_Task brief:_ Say how many lines include "this", with no words around the number.

_Excerpted records:_
┄┄┄┄┄┄
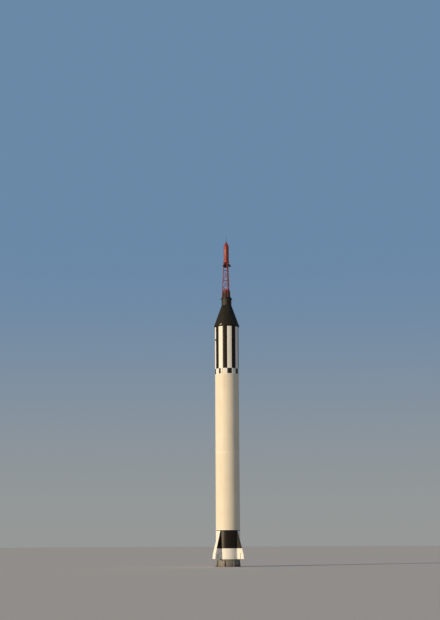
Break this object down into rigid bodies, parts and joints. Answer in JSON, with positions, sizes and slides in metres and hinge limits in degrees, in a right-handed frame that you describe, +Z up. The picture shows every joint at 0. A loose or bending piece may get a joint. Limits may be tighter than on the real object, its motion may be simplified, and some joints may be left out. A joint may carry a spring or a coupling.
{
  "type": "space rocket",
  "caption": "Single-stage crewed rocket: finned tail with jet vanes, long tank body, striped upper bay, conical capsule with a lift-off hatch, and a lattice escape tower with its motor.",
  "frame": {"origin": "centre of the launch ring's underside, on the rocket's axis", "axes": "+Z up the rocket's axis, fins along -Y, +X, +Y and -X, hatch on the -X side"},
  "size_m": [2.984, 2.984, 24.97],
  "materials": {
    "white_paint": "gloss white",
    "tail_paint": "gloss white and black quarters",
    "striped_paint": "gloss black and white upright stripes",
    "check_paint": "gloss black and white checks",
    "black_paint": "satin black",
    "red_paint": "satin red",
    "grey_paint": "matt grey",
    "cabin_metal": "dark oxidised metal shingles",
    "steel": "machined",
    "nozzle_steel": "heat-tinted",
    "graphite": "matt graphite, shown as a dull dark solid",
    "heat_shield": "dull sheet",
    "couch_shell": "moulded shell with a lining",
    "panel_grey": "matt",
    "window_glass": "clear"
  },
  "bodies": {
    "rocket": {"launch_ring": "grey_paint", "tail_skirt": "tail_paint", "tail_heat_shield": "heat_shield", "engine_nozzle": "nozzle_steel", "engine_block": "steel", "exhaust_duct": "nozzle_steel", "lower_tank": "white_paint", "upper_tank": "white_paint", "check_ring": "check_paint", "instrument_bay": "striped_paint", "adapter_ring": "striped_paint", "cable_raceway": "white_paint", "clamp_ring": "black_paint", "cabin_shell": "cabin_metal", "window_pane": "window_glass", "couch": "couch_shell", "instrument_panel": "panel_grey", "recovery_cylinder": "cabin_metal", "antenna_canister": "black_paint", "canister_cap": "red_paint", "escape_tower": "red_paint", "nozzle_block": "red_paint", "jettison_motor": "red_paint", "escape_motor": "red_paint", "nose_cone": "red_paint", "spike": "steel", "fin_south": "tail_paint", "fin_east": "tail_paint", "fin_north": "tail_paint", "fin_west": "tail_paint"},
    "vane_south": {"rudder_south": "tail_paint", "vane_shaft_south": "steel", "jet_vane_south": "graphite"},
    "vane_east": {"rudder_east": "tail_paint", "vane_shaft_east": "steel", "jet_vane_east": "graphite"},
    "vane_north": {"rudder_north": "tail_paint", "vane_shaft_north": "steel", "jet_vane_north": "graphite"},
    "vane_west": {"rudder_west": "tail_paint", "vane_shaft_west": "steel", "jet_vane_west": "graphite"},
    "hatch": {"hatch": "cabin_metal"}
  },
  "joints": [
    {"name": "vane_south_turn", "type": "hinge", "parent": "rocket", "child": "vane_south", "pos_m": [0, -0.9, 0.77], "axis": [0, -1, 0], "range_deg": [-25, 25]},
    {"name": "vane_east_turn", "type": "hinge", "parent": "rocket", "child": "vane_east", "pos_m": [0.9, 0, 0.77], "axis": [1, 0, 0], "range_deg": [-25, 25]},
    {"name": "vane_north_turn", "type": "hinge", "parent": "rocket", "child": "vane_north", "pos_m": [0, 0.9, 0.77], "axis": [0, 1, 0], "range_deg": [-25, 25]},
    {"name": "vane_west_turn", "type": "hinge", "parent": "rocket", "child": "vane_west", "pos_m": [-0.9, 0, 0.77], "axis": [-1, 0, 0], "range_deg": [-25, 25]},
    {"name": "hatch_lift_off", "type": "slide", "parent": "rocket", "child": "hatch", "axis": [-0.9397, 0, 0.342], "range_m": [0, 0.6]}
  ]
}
┄┄┄┄┄┄
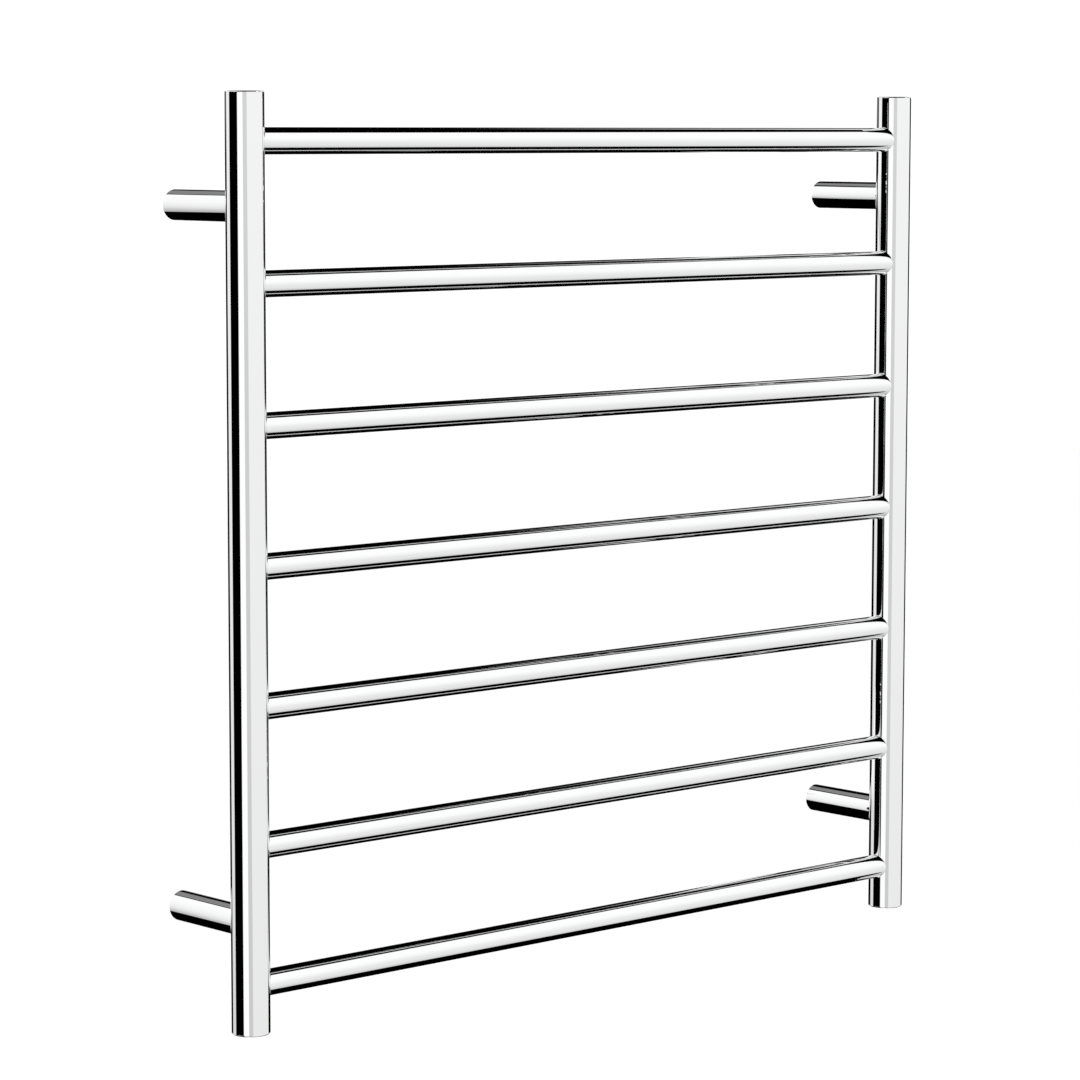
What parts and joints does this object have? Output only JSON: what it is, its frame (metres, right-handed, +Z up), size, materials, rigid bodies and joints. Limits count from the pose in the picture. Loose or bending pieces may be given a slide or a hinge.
┄┄┄┄┄┄
_Solved problem:_ 2